● **Given problem**: Write the listing out again, all of it, word for word.
— start of Data section —
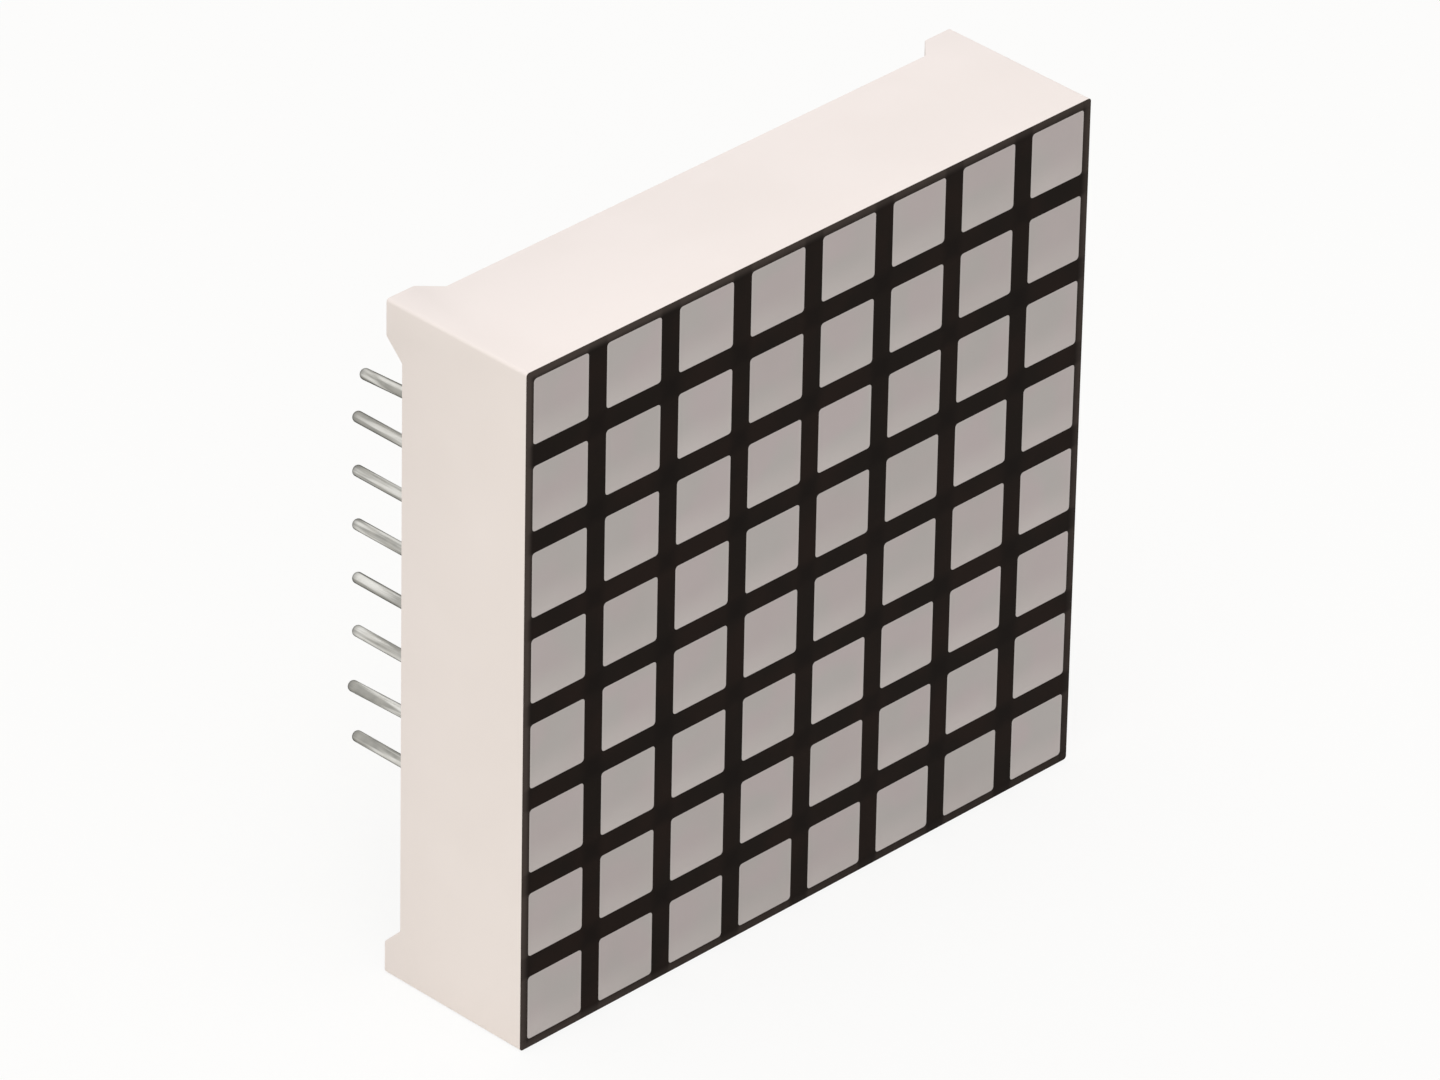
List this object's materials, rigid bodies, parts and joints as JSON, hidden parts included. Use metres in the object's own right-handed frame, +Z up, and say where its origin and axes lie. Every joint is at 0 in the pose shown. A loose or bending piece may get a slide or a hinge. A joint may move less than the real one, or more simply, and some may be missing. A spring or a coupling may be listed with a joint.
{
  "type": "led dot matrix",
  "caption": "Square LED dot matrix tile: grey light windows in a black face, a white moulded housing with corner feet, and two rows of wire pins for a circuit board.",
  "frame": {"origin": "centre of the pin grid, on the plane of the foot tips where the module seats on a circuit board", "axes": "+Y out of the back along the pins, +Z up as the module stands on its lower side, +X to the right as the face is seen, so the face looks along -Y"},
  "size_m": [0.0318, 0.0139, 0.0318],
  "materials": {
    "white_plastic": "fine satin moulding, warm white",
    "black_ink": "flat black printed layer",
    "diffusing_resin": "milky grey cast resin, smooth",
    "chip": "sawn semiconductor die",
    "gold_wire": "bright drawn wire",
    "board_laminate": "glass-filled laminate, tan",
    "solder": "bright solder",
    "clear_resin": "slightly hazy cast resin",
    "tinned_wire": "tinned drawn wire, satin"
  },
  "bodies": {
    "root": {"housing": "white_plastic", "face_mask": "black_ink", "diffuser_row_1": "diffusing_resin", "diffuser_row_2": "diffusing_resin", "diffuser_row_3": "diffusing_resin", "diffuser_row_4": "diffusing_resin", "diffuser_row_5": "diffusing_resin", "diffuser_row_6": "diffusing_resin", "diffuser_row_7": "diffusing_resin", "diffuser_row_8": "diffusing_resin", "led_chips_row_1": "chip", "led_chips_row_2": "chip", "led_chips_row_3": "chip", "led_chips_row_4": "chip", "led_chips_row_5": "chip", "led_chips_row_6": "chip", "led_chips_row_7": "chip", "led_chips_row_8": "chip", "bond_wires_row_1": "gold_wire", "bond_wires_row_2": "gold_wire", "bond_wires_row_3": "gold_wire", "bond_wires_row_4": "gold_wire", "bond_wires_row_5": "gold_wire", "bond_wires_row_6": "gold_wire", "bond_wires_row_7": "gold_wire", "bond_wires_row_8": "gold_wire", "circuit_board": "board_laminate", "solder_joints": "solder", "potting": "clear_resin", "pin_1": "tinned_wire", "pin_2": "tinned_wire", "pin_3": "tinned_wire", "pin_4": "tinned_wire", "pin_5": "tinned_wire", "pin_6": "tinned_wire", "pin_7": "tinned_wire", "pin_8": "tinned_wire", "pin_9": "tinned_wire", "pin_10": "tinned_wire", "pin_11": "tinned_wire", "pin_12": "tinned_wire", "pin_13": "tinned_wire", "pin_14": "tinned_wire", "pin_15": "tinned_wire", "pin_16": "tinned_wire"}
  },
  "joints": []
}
— end of Data section —
● **Result of the exercise**:
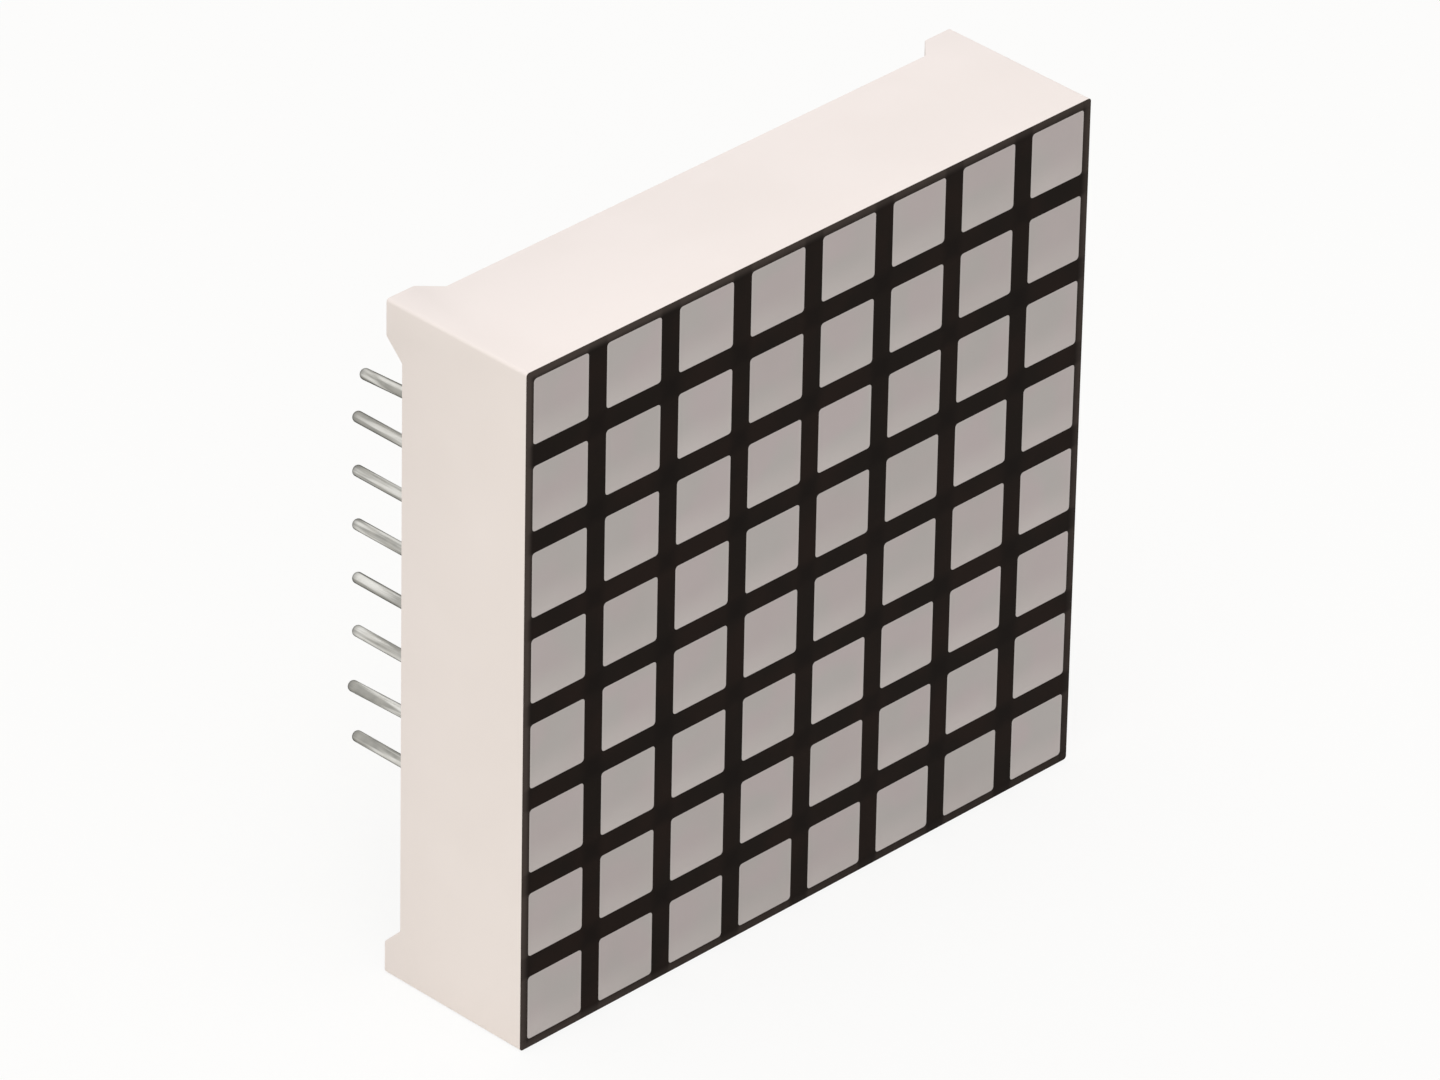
List this object's materials, rigid bodies, parts and joints as JSON, hidden parts included. Use metres in the object's own right-handed frame, +Z up, and say where its origin and axes lie. Every joint is at 0 in the pose shown. A loose or bending piece may get a slide or a hinge. A joint may move less than the real one, or more simply, and some may be missing. A spring or a coupling may be listed with a joint.
{
  "type": "led dot matrix",
  "caption": "Square LED dot matrix tile: grey light windows in a black face, a white moulded housing with corner feet, and two rows of wire pins for a circuit board.",
  "frame": {"origin": "centre of the pin grid, on the plane of the foot tips where the module seats on a circuit board", "axes": "+Y out of the back along the pins, +Z up as the module stands on its lower side, +X to the right as the face is seen, so the face looks along -Y"},
  "size_m": [0.0318, 0.0139, 0.0318],
  "materials": {
    "white_plastic": "fine satin moulding, warm white",
    "black_ink": "flat black printed layer",
    "diffusing_resin": "milky grey cast resin, smooth",
    "chip": "sawn semiconductor die",
    "gold_wire": "bright drawn wire",
    "board_laminate": "glass-filled laminate, tan",
    "solder": "bright solder",
    "clear_resin": "slightly hazy cast resin",
    "tinned_wire": "tinned drawn wire, satin"
  },
  "bodies": {
    "root": {"housing": "white_plastic", "face_mask": "black_ink", "diffuser_row_1": "diffusing_resin", "diffuser_row_2": "diffusing_resin", "diffuser_row_3": "diffusing_resin", "diffuser_row_4": "diffusing_resin", "diffuser_row_5": "diffusing_resin", "diffuser_row_6": "diffusing_resin", "diffuser_row_7": "diffusing_resin", "diffuser_row_8": "diffusing_resin", "led_chips_row_1": "chip", "led_chips_row_2": "chip", "led_chips_row_3": "chip", "led_chips_row_4": "chip", "led_chips_row_5": "chip", "led_chips_row_6": "chip", "led_chips_row_7": "chip", "led_chips_row_8": "chip", "bond_wires_row_1": "gold_wire", "bond_wires_row_2": "gold_wire", "bond_wires_row_3": "gold_wire", "bond_wires_row_4": "gold_wire", "bond_wires_row_5": "gold_wire", "bond_wires_row_6": "gold_wire", "bond_wires_row_7": "gold_wire", "bond_wires_row_8": "gold_wire", "circuit_board": "board_laminate", "solder_joints": "solder", "potting": "clear_resin", "pin_1": "tinned_wire", "pin_2": "tinned_wire", "pin_3": "tinned_wire", "pin_4": "tinned_wire", "pin_5": "tinned_wire", "pin_6": "tinned_wire", "pin_7": "tinned_wire", "pin_8": "tinned_wire", "pin_9": "tinned_wire", "pin_10": "tinned_wire", "pin_11": "tinned_wire", "pin_12": "tinned_wire", "pin_13": "tinned_wire", "pin_14": "tinned_wire", "pin_15": "tinned_wire", "pin_16": "tinned_wire"}
  },
  "joints": []
}